CHP Genel Başkan Yardımcısı ve Gölge Sağlık Bakanı Dr. Zeliha Aksaz Şahbaz, açıklamasında şöyle konuştu: "Bu şehrin 19 hastanesinde göz göre göre çete faaliyetlerine izin veren ve bebeklerimizin hayatını kaybetmesine neden olan kamu görevlileri, Sağlık Bakanlığı yetkilileri, il sağlık müdürlüğü yetkilileri bu davada yoktur. Bu davada iddianamede yer almamaktadır. Burada suçlu, etkin bir şekilde bu hastanelerini denetlemeyen il sağlık müdürlüğü yetkilileridir, Sağlık Bakanlığı yetkilileridir ve görevden el çektirilerek yargılanmalıdır. Burada suçlu SGK yıllardır yağmalanırken buna göz yuman SGK yetkilileridir ve görevden alınarak yargılanmalıdır. Bu davada bir tane bile kamu görevlisi yoktur ve esas olarak yargılanması gerekenler de bu suçlara göz yumanlardır. İl Sağlık Müdürü olarak 2016 yılından beri 8 yıl süreyle İstanbul sağlığını yöneten şu anki Sayın Bakan Kemal Memişoğlu bu davada birinci elden sorumludur ve bir an önce istifa etmeli ya da görevden el çektirilmelidir."
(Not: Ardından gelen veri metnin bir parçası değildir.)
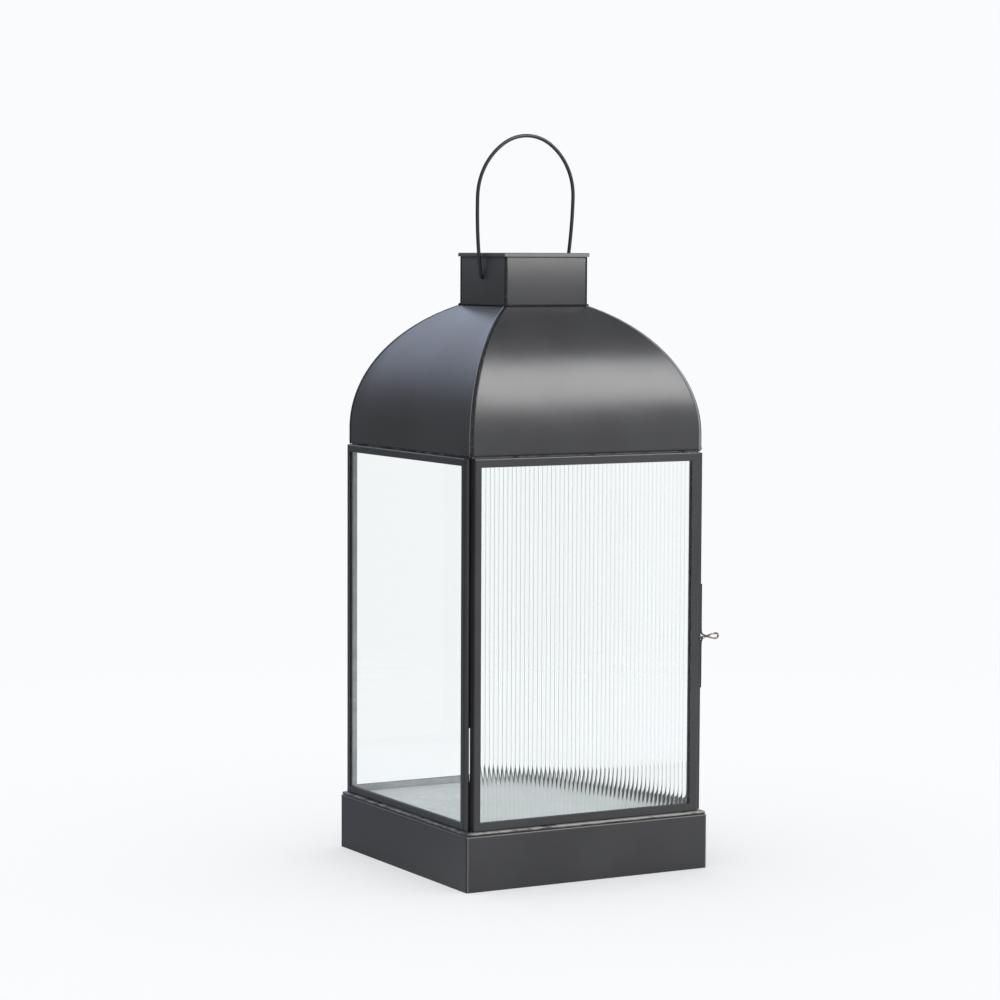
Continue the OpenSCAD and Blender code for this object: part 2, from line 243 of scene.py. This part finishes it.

"YÜZLERCE DEĞİL BİNLERCE ÇOCUK"
UCİM Saadet Öğretmen Çocuk İstismarıyla Mücadele Derneği Genel Başkanı Saadet Özkan, Bakırköy Adliyesi önünde yaptığı açıklamada, "Çocukların istismar sonucunda öldürüldüğü duruşmalara girdik. Ama Türkiye tarihinde bebeklerimize göz dikildiğini hiç görmemiştik. Yeni doğan, insanların en mutlu gününde, evlat sahibi olduğu günde çocuklara göz dikenlerin, onları öldürenlerin, bebek katillerinin bugün davasına giriyoruz. Davanın iddianamesinde gördüğümüz vehamet, gördüğümüz cehalet, gördüğümüz kötülüğe bir daha çağlar boyunca hiç denk gelmeyeceğiz. Dava dosyası her ne kadar 2022-2023-2024 yılını kapsasa da 2014 yılından gelen ihbara denk geldik. Bu şu oluyor; yüzlerce değil binlerce çocuğumuza zarar vermişler, sakat bırakmışlar. Bu çocuklar senin, benim, yeni evlenen gençlerin çocuğu. Bu dava Sadece İstanbul'da mı? Türkiye'nin her yerinde derinleştirmemiz gereken korkunç bir skandalla karşı karşıyayız. Küçücük çocukların ciğerlerini yok ettiler, onların kanlarını aldılar ve yaşayacak çocuklarımızın hayatına göz dikip onları öldürdüler" diye konuştu.
YOĞUN KALABALIK OLUŞTU
Duruşma, Bakırköy 22. Ağır Ceza Mahkemesi'nce Bakırköy Konferans Salonunda görülecek. Duruşma başlamadan önce konferans salonunun girişinde yoğun kalabalık oluştu.
''AVUKATA DEĞİL ÇETELERE BARİKAT''
Duruşmanın görüleceği Konferans Salonu önünde bekleyen avukat ve yurttaş kalabalığı, bir türlü salona alınmadıkları için tepki gösterdi. Kalabalıktan 'Avukata değil çeteleri barikat' sloganları yükseldi.